My first trip abroad was to visit my exchange student’s Catholic family in the northern region of Spain. I don’t remember feeling unsafe; however, I was certainly uncomfortable when my peers employed slurs against gay people.
I was supposed to feel at home there. Instead, I felt unwelcome and out of place. Mix this with the awkwardness of my 16th summer, lazy days and nighttime crushes – my friends never understood why I shied away from the older boys, or got so flustered anytime advances were made. I wasn’t eager to explain, fearing isolation and rejection.

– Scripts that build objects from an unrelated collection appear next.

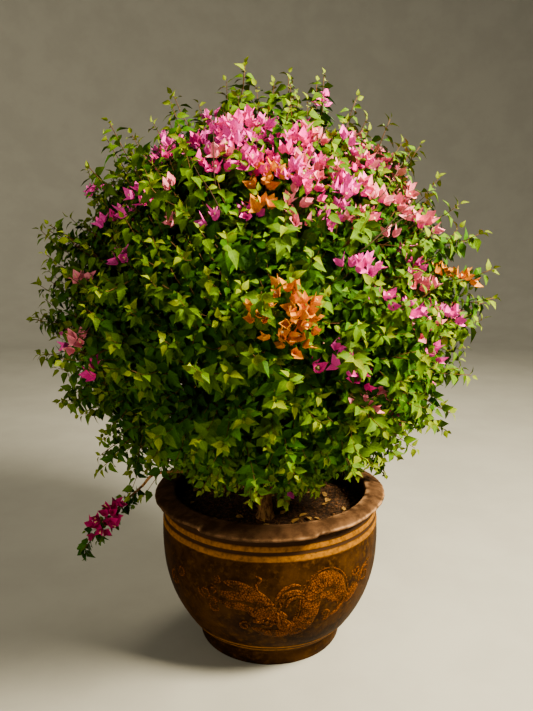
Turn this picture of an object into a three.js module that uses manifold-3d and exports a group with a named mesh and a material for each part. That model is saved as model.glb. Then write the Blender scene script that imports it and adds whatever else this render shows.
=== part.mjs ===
// A bougainvillea bush growing in a wide glazed earthenware pot. Millimetres, +Z up.
// The origin is the middle of the pot's flat foot, +X is to the right and -Y is the front.
// A short trunk stands on the soil and forks into boughs. Each bough ends where it enters a mass of foliage,
// and the masses close round the boughs into one dense, nearly round crown.
import * as THREE from "three";
import { mergeVertices } from "three/addons/utils/BufferGeometryUtils.js";
import Module from "manifold-3d";

const wasm = await Module();
wasm.setup();
const { Manifold, Mesh } = wasm;

// The gap that pieces which touch in the real plant keep here
const TOUCH = 0.3;
const TURN = 2 * Math.PI;
const GOLDEN_ANGLE = Math.PI * (3 - Math.sqrt(5));

// Pot
const RIM_RADIUS = 330;
const RIM_HEIGHT = 446;
const RIM_EDGE_DROP = 13;
const RIM_EDGE_THICKNESS = 11;
const MOUTH_RADIUS = 271;
const NECK_RADIUS = 298;
const BELLY_RADIUS = 308;
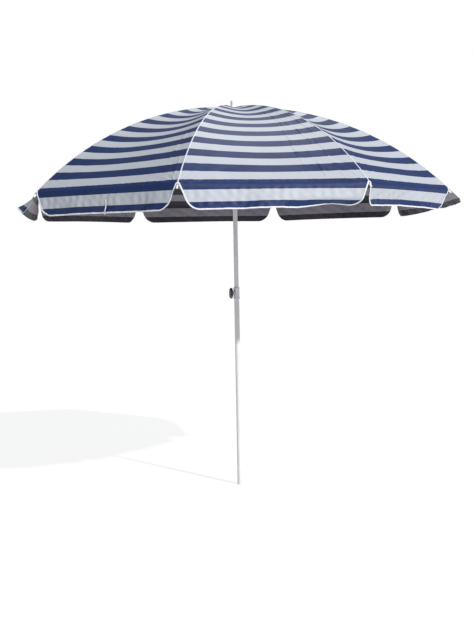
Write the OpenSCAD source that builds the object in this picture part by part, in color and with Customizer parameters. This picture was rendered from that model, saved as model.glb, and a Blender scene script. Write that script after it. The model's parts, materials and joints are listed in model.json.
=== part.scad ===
// Beach umbrella with a striped eight-rib canopy, a sliding runner and a two-part pole.
// Millimetres, +Z up. The origin is the centre of the pole's bottom end.

/* [Canopy] */
// Horizontal distance from the pole's axis to the canopy's fold line, at a rib
rim_r = 900; // [880:5:940]
// Height of the cloth at the crown, above the bottom of the pole
apex_z = 1622; // [1600:1:1700]
// Slope of the ribs at their tips, in degrees; they lie level at the crown
rim_slope = 45; // [42:1:48]
// Length of the hanging flaps, along the cloth
valance_drop = 91; // [80:1:110]
// Angle of the flaps outwards from straight down, in degrees
valance_flare = 14; // [5:1:20]
// Dip of the cloth half way between two ribs
gore_sag = 24; // [10:1:30]
// Thickness of the cloth with its coating
cloth_t = 0.8; // [0.6:0.1:1]

/* [Frame] */
// Radius of a rib's wire
rib_wire_r = 2; // [1.8:0.1:2]
// Length of a stretcher between its two pivots
stretcher_len = 320; // [300:5:325]
// Depth of the elbow pivot below a rib's centreline
elbow_drop = 10; // [9:0.5:11]
// Distance of the crown and runner pivots from the pole's axis
pivot_r = 18; // [18:0.5:19]

/* [Pole] */
// Outer radius of the lower tube
lower_r = 11; // [11:0.1:11.2]
// Outer radius of the upper tube
upper_r = 9.5; // [9.3:0.1:9.5]
// Height of the clamp collar's lower lip
collar_z = 808; // [780:1:815]
// Height of the clamp collar
collar_h = 48; // [46:1:50]
// Height of the upper tube's bottom end, inside the lower tube
upper_foot_z = 480; // [450:5:520]

/* [Hidden] */
$fn = 48;
GORES = 8;
GORE_ANGLE = 360 / GORES;
FIRST_RIB = GORE_ANGLE / 2;      // azimuth of rib 1
EPS = 0.01;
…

Flash forward a few years, and I was preparing to go to Moscow, Russia through a scholarship program. I remember quietly pulling my program coordinator aside and telling her, “I have a girlfriend. Will my host family be upset? When I call her, should I speak Spanish?” She responded, “You can call your friends in English, you don’t need to be secretive!” I turned scarlet as she stutter, realizing I meant “girlfriend” in a romantic sense.
My time in Moscow was confusing, and I felt the very real fear of being queer in a country where displaying pride flags is done in secret. To add to my discomfort, my hosts vehemently denied the naturality of same-sex relationships. And after a violent assault on a student’s gay host brother, I felt completely isolated.
Following my trips, I later told both host families I was queer, and surprise ensued. I seemed so “normal.” How could I possibly be gay? They were curious. They wanted to know about how I had known, what my family thought and if I had a girlfriend instead of a boyfriend.
I like to believe that by sharing and explaining my identity, I have played a small part in humanizing homosexuality to a handful of people.
To all of my LGBTQ+ family: don’t let anything stop you from traveling. We belong here. We have every right to exist and enjoy our time exploring this planet. We owe it to our oppressed community abroad to serve as positive images of the LGBTQ+ community. Don’t put yourself in direct danger, but don’t let fear stop you. Consult the State Department’s travel warnings before planning a trip and take the necessary precautions. But be rest assured wherever you go, you’re never alone.